Today was going to be no different, he thought. He sighed, resigned to the task before him, and picked up his case, the leather feeling cold on his palm, and left his apartment and was soon outside in the mild weather. The route was a well worn one in his mind and clear as crystal. He was to take the underground to his offices, and from there, stand on some more heads, shake a few hands, and hopefully climb the ladder a little more. Sure, it didn't make him the most popular man on the planet, but who was he to give a damn?

The glare scraped against his eyes as he squinted up at the sun, which carved a ghost of itself into his eyes in moments. He looked away suddenly, slightly confused. He shook his head and continued down the road, an blueish orb of light superimposing on his gaze for a while down the street. He bumped rather hard against a few people as he meandered along, still a little dazzled. The people were jostling along with definitive goals as always, like zombies, and were too busy to really stop and begin shouting at some insignificant figure - no, an important character, he told himself - passing by, probably just as busy as them. Mutual waste of time. Pointless.

He hurried along, but now taking more care not to crash into random people. He had relied on Maxwellian tactics to get to the point he was at today. He stopped, feeling smug about how well he did for himself, when he thought about all those incidents. As he did this, the eerie ball finally faded away, and he snapped out of his little daze, continuing unimpeded down the stairs to the underground.

He trotted down the stairs, the light gradually becoming more artificial, more...plastic-like, he supposed, as he descended further. A feeling of deja vu overcame him as he continued into the depths. It reminded him of a time, quite some time ago now, he remembered. It had been a day quite like this. Some years ago...
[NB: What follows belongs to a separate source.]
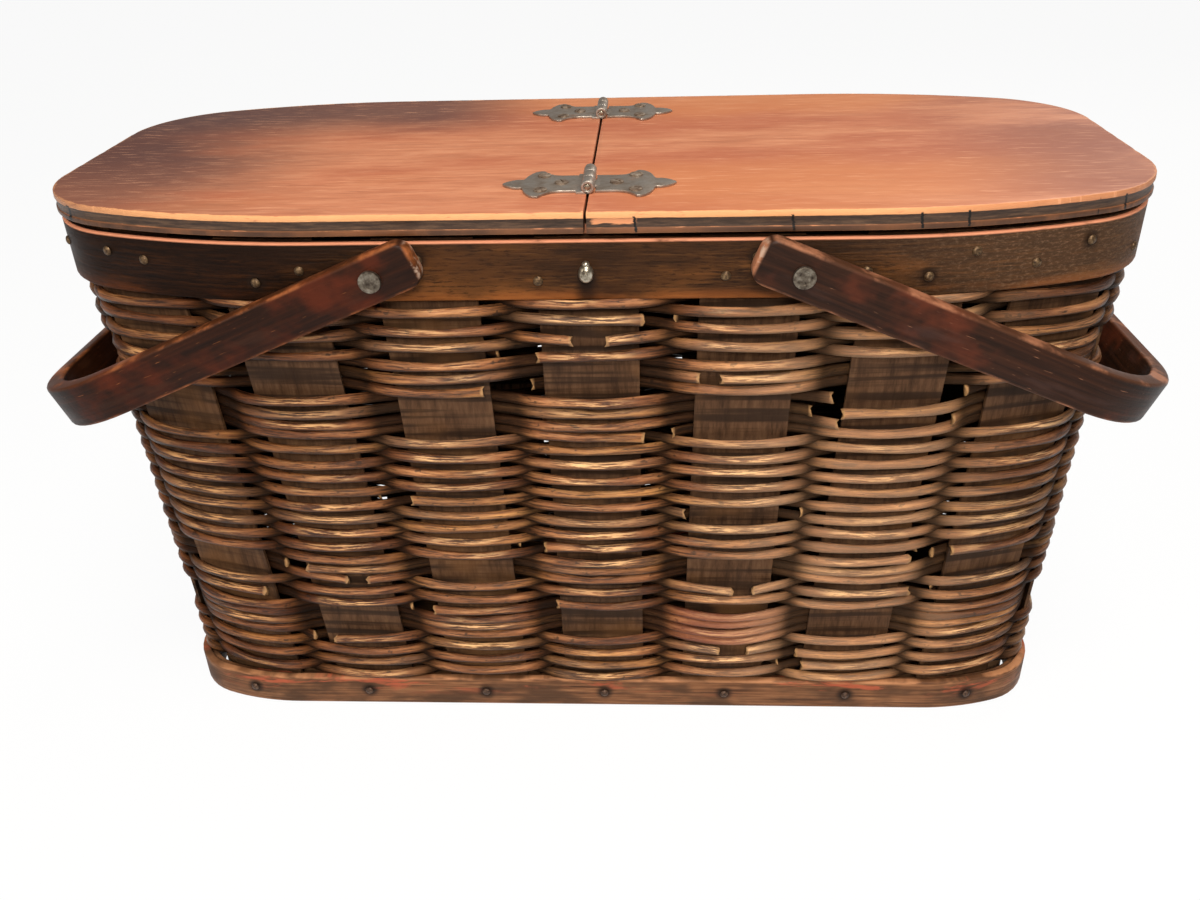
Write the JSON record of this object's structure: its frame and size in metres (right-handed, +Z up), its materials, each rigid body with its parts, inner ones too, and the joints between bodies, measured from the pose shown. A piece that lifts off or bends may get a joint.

"We can't have this! There's no way you are going to get away with this any longer," the bulky, suited man was telling him. His face was an alarming shade of red adorned by a vein which throbbed in his temple. As he spoke, he spat at him - intentional or not, he couldn't tell - brandishing several sheets of paper in front of him with unnecessary force, crumpling each one with his fist as he continued shouting. All of them were detailing his work hours and his productivity output in excruciating detail. The figures were dubiously low.

"Yes sir," he said meekly. He hated doing this. He didn't like the responses he had to make if he was going to play this one out – the prospect of which was becoming ever more dimmer as each second passed – or the way his rejoinders invariably began with a sarcastic tone, only to fall moments later into more shouting and near incoherent complaints. There was no way he could continue to stay in this office and keep his cool façade for much longer.
How did this...baboon think he could get away with shouting in his face like that? He was a businessman! And not just any businessman. It wasn't the first time he had a run-in with this man. He was inconveniently sharp, aware he was not working as he should and, to a point, that some backhand 'deals' were going on his midst. It was just a sorry situation that this man was his boss with the capability to fire him – which he had been trying to find a reason to do for the past year. It had led to many hostilities, but this was truly the largest yet.

He listened to another cuss-riddled sentence and felt something inside him go tight. This couldn't go on any longer. He'd had to fend off this man for so long he probably couldn't keep it up for much longer. The amount of times he had broken a deal or stopped him from grabbing that next station of power had come thick and fast. So that was that. He knew plenty of connections that would sort him out, for sure. He wasn't going to last more than ten minutes after he had left this room, he'd make sure of it.

What's more, he thought, this entire room was not for someone of his calibre. The lights were murky, the desk fan looked like it had seen better days. It did, indeed, feel like the underground. It wasn't good enough for him. He could do better.

"Well?" the man was demanding angrily.
"Well what?"
"What? What the hell? I may be the only one in this company that knows what you've done, what you're up to, and there's no way you're going to last another moment! Not an- what, where are you going? Turn around, I'm not finished you idiot!"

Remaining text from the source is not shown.